— Start —

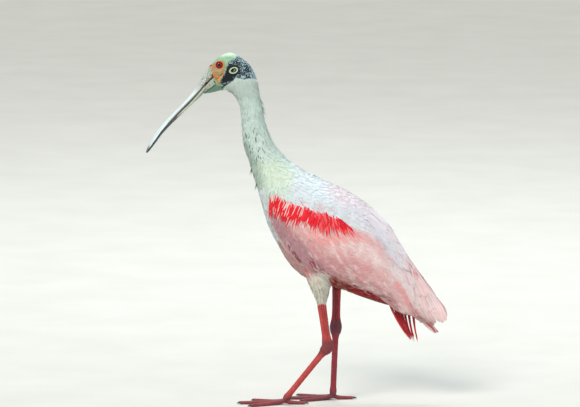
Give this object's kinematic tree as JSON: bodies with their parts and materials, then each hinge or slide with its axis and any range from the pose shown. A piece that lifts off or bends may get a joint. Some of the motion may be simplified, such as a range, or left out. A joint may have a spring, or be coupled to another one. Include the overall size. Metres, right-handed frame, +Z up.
{
  "type": "roseate spoonbill",
  "caption": "Still, life-size wading bird with a long spoon-tipped bill, folded pink wings and long bare legs, standing with one foot ahead.",
  "frame": {"origin": "on the floor, under the middle of the bird's box from bill tip to wing tip and from side to side", "axes": "-X the way the bird faces, -Y its left side, +Z up"},
  "size_m": [0.494, 0.1352, 0.5746],
  "materials": {
    "bare_skin": "matte",
    "eye": "gloss",
    "bill_horn": "satin",
    "body_plumage": "matte",
    "wing_feathers": "matte",
    "leg_skin": "satin",
    "claw_horn": "satin"
  },
  "bodies": {
    "root": {"head": "bare_skin", "ear_left": "bare_skin", "ear_right": "bare_skin", "eye_left": "eye", "eye_right": "eye", "bill_upper": "bill_horn", "bill_lower": "bill_horn", "neck_upper": "body_plumage", "neck_lower": "body_plumage", "trunk": "body_plumage", "wing_left": "wing_feathers", "wing_right": "wing_feathers", "tail": "wing_feathers", "undertail_coverts": "wing_feathers", "thigh_left": "body_plumage", "thigh_right": "body_plumage", "shin_left": "leg_skin", "shin_right": "leg_skin", "ankle_left": "leg_skin", "ankle_right": "leg_skin", "tarsus_left": "leg_skin", "tarsus_right": "leg_skin", "foot_left": "leg_skin", "foot_right": "leg_skin", "claw_middle_left": "claw_horn", "claw_outer_left": "claw_horn", "claw_inner_left": "claw_horn", "claw_hind_left": "claw_horn", "claw_middle_right": "claw_horn", "claw_outer_right": "claw_horn", "claw_inner_right": "claw_horn", "claw_hind_right": "claw_horn"}
  },
  "joints": []
}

— End —

Problem
Reproduce all data above, unchanged.

Output of the task
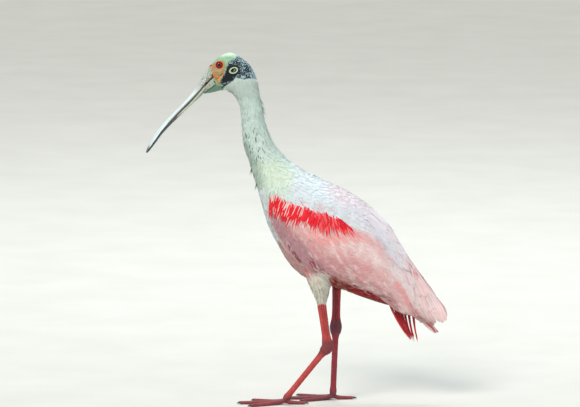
Give this object's kinematic tree as JSON: bodies with their parts and materials, then each hinge or slide with its axis and any range from the pose shown. A piece that lifts off or bends may get a joint. Some of the motion may be simplified, such as a range, or left out. A joint may have a spring, or be coupled to another one. Include the overall size. Metres, right-handed frame, +Z up.
{
  "type": "roseate spoonbill",
  "caption": "Still, life-size wading bird with a long spoon-tipped bill, folded pink wings and long bare legs, standing with one foot ahead.",
  "frame": {"origin": "on the floor, under the middle of the bird's box from bill tip to wing tip and from side to side", "axes": "-X the way the bird faces, -Y its left side, +Z up"},
  "size_m": [0.494, 0.1352, 0.5746],
  "materials": {
    "bare_skin": "matte",
    "eye": "gloss",
    "bill_horn": "satin",
    "body_plumage": "matte",
    "wing_feathers": "matte",
    "leg_skin": "satin",
    "claw_horn": "satin"
  },
  "bodies": {
    "root": {"head": "bare_skin", "ear_left": "bare_skin", "ear_right": "bare_skin", "eye_left": "eye", "eye_right": "eye", "bill_upper": "bill_horn", "bill_lower": "bill_horn", "neck_upper": "body_plumage", "neck_lower": "body_plumage", "trunk": "body_plumage", "wing_left": "wing_feathers", "wing_right": "wing_feathers", "tail": "wing_feathers", "undertail_coverts": "wing_feathers", "thigh_left": "body_plumage", "thigh_right": "body_plumage", "shin_left": "leg_skin", "shin_right": "leg_skin", "ankle_left": "leg_skin", "ankle_right": "leg_skin", "tarsus_left": "leg_skin", "tarsus_right": "leg_skin", "foot_left": "leg_skin", "foot_right": "leg_skin", "claw_middle_left": "claw_horn", "claw_outer_left": "claw_horn", "claw_inner_left": "claw_horn", "claw_hind_left": "claw_horn", "claw_middle_right": "claw_horn", "claw_outer_right": "claw_horn", "claw_inner_right": "claw_horn", "claw_hind_right": "claw_horn"}
  },
  "joints": []
}